*GOAL OF THE EXERCISE*:
Pull each line holding "parts" out of the entries below.

*DATA LINES*:
....

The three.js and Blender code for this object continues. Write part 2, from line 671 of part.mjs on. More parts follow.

....

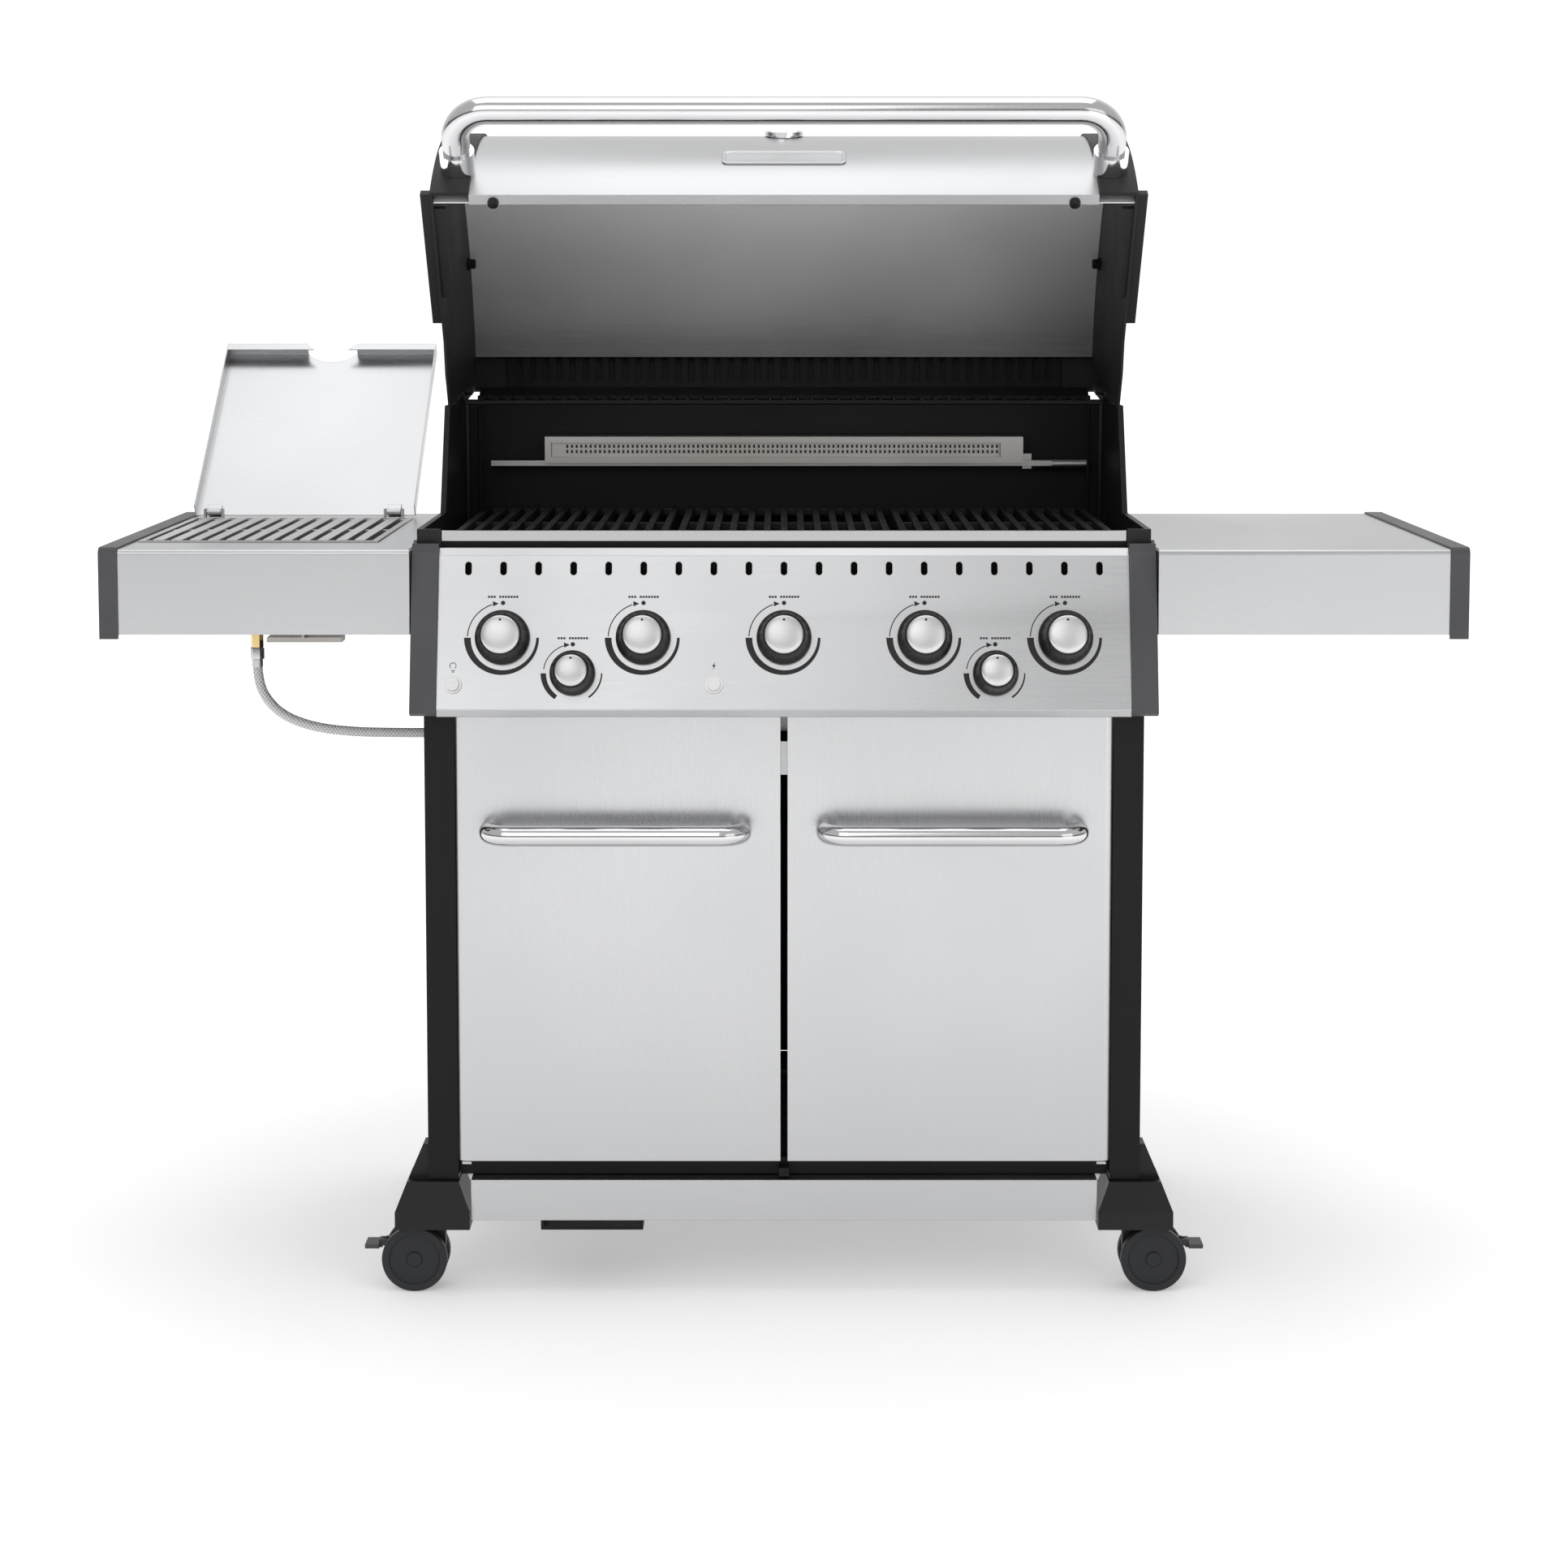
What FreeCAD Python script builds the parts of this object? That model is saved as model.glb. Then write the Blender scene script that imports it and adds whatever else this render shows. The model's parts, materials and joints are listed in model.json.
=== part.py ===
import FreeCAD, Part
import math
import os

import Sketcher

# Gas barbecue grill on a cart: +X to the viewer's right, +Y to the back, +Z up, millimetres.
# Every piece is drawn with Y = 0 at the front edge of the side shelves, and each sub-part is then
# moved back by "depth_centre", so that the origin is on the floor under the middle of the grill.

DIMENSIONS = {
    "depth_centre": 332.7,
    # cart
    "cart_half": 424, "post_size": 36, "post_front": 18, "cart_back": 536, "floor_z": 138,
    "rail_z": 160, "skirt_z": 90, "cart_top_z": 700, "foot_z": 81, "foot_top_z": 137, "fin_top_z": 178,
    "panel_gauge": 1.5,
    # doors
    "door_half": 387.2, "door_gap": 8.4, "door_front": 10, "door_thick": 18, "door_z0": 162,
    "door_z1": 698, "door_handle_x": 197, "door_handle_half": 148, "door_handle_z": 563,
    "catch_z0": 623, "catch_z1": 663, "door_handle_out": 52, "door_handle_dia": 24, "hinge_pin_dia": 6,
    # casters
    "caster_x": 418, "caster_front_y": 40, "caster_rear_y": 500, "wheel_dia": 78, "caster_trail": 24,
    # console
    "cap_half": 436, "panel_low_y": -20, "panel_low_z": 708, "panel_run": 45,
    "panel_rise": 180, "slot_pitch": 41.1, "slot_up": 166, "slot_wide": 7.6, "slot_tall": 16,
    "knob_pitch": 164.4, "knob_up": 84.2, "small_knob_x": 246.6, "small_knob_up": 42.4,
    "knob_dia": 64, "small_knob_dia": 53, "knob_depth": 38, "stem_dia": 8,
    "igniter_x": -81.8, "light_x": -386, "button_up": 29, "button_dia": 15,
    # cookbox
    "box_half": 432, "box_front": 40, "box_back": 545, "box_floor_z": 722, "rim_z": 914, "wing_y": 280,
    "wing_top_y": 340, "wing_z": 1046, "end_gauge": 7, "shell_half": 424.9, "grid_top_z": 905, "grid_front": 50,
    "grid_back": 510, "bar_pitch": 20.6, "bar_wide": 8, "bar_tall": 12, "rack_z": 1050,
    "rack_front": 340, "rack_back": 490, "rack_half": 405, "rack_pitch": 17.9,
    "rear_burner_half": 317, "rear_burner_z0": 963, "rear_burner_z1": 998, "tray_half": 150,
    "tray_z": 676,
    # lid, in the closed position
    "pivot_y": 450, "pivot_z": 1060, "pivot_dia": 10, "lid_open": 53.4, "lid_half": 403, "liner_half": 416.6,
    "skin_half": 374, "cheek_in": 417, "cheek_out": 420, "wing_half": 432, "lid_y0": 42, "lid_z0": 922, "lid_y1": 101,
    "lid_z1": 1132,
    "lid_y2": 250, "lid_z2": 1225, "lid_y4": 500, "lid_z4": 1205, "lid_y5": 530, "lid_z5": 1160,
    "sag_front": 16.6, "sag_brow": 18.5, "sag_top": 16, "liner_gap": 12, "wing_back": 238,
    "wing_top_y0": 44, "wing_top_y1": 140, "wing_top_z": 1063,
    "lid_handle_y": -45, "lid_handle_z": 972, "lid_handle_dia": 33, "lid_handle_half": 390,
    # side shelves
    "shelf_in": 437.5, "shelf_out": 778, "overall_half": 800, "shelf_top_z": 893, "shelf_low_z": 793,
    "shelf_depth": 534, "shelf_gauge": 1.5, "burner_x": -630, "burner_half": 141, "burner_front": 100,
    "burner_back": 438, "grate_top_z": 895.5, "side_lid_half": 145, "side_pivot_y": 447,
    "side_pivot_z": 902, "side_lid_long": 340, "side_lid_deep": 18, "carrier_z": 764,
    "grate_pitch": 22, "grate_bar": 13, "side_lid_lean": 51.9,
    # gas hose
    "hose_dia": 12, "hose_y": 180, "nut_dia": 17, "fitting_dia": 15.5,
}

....

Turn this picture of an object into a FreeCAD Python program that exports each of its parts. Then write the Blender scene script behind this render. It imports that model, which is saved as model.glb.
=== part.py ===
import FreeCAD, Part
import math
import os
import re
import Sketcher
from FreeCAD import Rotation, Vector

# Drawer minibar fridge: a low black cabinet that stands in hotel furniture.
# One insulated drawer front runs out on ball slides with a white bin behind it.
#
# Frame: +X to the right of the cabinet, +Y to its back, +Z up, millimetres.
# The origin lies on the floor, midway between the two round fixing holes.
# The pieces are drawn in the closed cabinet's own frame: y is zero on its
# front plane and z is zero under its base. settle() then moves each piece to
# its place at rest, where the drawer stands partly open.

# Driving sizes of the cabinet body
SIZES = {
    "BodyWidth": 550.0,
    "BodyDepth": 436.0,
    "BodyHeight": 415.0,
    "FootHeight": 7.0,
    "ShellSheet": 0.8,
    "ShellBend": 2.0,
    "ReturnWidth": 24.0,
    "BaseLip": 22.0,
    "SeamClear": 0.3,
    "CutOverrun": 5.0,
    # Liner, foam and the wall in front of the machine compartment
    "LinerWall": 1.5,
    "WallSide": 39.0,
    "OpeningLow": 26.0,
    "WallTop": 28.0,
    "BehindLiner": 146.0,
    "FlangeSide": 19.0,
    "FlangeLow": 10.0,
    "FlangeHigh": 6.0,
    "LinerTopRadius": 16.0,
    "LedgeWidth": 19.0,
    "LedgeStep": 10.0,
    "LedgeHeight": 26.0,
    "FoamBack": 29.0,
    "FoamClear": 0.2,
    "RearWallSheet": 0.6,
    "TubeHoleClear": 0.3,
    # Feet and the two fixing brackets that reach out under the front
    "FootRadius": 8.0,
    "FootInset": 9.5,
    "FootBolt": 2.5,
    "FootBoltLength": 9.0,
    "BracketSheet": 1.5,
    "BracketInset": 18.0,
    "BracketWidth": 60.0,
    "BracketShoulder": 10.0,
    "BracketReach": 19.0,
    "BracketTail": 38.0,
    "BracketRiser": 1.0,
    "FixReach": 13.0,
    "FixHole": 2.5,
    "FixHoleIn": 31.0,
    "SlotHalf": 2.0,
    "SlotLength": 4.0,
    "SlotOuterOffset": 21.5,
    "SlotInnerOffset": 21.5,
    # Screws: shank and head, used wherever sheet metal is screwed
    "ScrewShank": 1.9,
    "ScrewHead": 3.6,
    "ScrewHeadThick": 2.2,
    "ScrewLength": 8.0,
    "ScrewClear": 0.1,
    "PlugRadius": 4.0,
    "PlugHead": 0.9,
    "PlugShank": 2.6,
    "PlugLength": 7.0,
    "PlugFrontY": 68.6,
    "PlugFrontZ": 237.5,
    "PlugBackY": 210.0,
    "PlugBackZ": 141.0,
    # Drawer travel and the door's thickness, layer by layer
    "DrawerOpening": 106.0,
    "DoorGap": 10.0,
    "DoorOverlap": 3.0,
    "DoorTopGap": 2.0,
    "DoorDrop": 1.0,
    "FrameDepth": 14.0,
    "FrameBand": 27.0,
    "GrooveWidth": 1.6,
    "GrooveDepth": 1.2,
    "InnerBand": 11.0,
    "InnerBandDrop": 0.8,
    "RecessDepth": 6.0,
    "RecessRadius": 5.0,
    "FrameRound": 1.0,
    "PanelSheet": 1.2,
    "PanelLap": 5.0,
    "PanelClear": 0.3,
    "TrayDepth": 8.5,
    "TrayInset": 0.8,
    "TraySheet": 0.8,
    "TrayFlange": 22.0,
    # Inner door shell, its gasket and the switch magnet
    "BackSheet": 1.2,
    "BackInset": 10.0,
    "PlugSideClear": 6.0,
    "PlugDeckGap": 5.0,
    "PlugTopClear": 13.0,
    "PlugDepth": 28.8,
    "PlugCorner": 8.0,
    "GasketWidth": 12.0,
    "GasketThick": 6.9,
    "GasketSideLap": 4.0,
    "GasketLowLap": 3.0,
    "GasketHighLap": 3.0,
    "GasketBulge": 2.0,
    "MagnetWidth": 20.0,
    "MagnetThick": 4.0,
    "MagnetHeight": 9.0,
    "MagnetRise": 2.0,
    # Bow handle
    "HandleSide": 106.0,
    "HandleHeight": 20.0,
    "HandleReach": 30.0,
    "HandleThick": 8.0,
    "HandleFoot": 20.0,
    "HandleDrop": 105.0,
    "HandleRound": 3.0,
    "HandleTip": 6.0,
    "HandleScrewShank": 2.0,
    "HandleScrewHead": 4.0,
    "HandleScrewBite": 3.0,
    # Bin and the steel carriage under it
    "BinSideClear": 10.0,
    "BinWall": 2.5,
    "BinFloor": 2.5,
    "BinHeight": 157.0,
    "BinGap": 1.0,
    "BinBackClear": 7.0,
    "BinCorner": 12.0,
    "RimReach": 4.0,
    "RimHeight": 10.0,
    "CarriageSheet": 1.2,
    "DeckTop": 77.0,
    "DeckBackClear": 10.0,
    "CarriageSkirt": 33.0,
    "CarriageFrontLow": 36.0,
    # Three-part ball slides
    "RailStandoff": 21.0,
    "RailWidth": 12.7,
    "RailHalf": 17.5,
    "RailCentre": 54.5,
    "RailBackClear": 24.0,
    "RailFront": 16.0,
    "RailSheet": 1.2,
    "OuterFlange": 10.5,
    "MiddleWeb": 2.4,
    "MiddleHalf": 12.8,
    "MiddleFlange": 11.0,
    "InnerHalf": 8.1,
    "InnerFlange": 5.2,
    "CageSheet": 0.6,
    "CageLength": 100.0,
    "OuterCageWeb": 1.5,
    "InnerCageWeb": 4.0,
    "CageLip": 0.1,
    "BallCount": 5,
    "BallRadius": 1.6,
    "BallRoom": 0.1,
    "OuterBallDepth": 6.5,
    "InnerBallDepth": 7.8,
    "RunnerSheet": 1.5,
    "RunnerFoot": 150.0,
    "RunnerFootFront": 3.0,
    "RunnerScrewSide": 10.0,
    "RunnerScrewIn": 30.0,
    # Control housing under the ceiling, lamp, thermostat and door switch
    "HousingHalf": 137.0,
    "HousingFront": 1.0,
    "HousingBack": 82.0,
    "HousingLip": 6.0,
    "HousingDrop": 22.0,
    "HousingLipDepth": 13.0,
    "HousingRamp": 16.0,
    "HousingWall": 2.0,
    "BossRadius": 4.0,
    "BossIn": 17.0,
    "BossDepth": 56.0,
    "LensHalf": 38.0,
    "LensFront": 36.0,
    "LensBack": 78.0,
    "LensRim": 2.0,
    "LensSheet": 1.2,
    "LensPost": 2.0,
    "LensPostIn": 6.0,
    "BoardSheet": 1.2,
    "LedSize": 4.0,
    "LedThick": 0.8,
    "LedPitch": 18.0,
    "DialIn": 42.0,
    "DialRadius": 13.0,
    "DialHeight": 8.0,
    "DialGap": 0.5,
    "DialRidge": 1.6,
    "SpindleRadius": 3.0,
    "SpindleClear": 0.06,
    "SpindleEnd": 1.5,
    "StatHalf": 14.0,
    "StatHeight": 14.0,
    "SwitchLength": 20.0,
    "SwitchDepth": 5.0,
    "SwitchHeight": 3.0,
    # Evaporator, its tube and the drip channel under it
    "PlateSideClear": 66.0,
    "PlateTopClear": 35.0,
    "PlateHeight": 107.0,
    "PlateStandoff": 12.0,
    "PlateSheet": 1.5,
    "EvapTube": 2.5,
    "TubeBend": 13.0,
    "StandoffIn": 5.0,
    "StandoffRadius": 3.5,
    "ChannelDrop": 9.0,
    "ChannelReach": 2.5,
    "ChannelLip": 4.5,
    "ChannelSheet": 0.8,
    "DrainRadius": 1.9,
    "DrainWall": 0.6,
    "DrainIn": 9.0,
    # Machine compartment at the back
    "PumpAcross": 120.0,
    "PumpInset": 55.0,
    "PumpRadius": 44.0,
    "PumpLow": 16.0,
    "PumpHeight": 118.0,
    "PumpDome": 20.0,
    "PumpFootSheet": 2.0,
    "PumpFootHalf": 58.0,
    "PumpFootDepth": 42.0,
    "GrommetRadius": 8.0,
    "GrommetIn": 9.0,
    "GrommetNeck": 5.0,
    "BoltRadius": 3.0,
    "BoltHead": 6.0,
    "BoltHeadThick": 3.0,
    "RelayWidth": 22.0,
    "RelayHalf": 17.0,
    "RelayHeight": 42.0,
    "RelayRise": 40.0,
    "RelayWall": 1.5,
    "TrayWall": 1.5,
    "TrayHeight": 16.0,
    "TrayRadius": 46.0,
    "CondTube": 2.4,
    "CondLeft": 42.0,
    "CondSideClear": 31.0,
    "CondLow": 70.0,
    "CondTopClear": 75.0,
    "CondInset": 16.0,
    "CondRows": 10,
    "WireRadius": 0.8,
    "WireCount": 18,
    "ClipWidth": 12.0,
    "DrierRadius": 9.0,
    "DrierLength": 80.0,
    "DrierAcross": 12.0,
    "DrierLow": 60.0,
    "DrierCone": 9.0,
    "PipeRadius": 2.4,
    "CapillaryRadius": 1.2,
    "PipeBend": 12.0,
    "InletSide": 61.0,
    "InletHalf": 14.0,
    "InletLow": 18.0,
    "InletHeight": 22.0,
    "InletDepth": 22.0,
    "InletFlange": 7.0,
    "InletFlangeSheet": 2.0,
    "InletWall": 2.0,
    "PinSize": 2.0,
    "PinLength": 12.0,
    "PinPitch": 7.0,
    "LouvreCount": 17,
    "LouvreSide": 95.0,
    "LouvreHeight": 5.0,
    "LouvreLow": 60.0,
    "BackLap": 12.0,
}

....

*FULL OUTPUT*:
The three.js and Blender code for this object continues. Write part 2, from line 671 of part.mjs on. More parts follow.
What FreeCAD Python script builds the parts of this object? That model is saved as model.glb. Then write the Blender scene script that imports it and adds whatever else this render shows. The model's parts, materials and joints are listed in model.json.
Turn this picture of an object into a FreeCAD Python program that exports each of its parts. Then write the Blender scene script behind this render. It imports that model, which is saved as model.glb.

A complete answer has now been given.